Not everyone proved unhappy; the filings also included testimony from many graduates of Trump University who professed themselves delighted with the decisions they’d made.

Trump University came to an end five years before Trump’s presidential campaign officially began. But both products rely on a similar three-part strategy. The first part is an emphasis on insecurity. For Trump University’s sales team, that meant focusing on the customer’s personal financial shortcomings when closing a deal. For Trump himself, it manifests as stump speeches bemoaning the decline in American manufacturing, the peril of illegal immigration, the rise of China and ISIS, and how “we don’t win anymore.”

These insecurities may or may not be grounded in reality.
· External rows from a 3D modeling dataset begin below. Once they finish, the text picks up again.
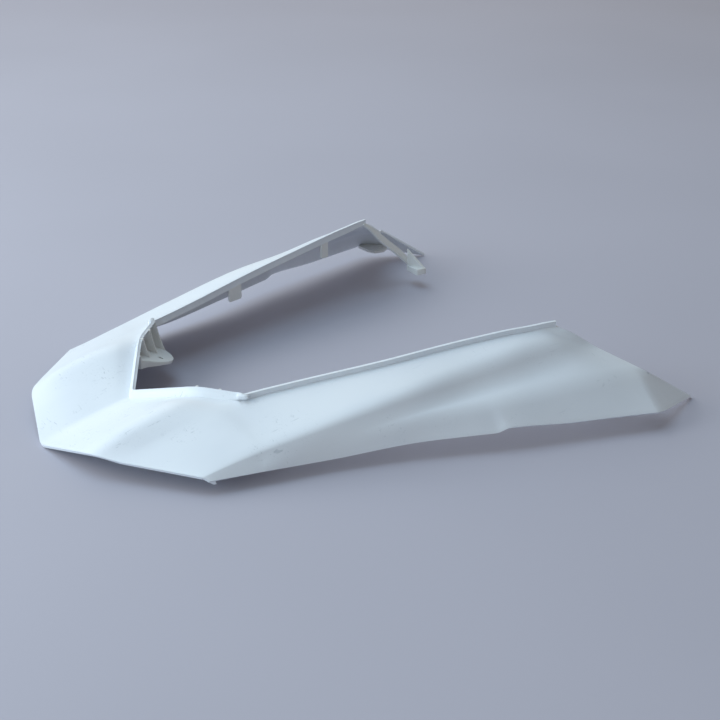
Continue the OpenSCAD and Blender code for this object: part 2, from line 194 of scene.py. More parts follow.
def joined(solids: list[Solid]) -> Solid:
    """Several closed solids as one mesh."""
    starts = np.cumsum([0] + [len(s.points) for s in solids[:-1]])
    return Solid(np.concatenate([s.points for s in solids]),
                 [f + start for s, start in zip(solids, starts) for f in s.faces])


def prism(outline: Array, thickness: Array) -> Solid:
    """An outline carried along a vector: the points p and p + v for each corner p.

    Args:
        outline: Corners in space, in order round the outline.
        thickness: The vector that the outline is carried along.

    Returns:
        The closed prism.
    """
    n = len(outline)
    ring = np.arange(n)
    return Solid(
        np.concatenate([outline, outline + thickness]),
        [strip(ring, ring + n, True), ring[None, ::-1], (ring + n)[None]],
    ).outward()


def ribbon(sections: Array) -> Solid:
    """A closed section carried along a path.

    Args:
        sections: One section for each place on the path: places by corners by coordinates.

    Returns:
        The closed solid, with a flat cap on each end.
    """
    rows, n = sections.shape[:2]
    index = np.arange(rows * n).reshape(rows, n)
    around = np.concatenate([index, index[:, :1]], axis=1)
    return Solid(sections.reshape(-1, 3), [grid_faces(around), index[:1], index[-1:, ::-1]]).outward()


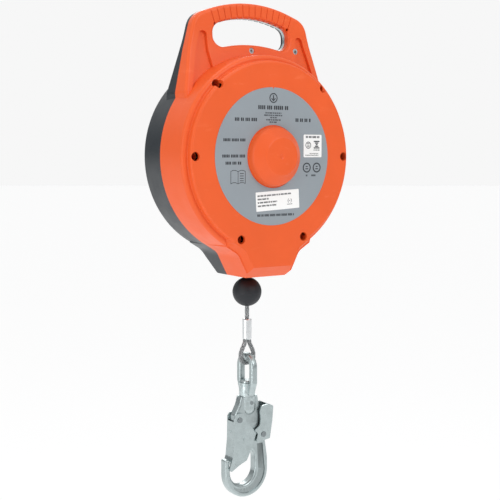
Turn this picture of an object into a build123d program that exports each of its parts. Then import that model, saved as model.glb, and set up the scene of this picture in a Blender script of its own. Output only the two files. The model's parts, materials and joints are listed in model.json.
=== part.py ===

But the solutions to them often aren’t. Trump University promised an easy path to wealth and success in the real-estate market just as the housing bubble was about to burst. (“Let’s get you enrolled today so you can start building a real estate empire,” reads one suggested line from the playbook.) Trump’s campaign solutions are even more grandiose, ranging from a giant wall on the U.S.-Mexico border to a military so large and strong “we’ll never have to use it.”

The third part is Trump, or, perhaps more accurately, Trump’s personal brand, in all its coiffed and gilded glory. Decades of effort invested in making a surname synonymous with business acumen and extravagant wealth imbued Trump University with a legitimacy it could not otherwise acquire. Trump himself also relies on this on the campaign trail—not the name recognition, but its association with “winning.” For both Trump and Trump University, the goal is for prospective customers and potential voters alike to think his success can rub off on them, too.

But that payoff may never come. “I do not believe that Trump University taught Donald Trump’s investing ‘secrets,’” one former Trump employee testified. “Donald Trump came from a wealthy family and had resources at his disposal to purchase real estate—that is the secret—one the average consumer could not replicate.”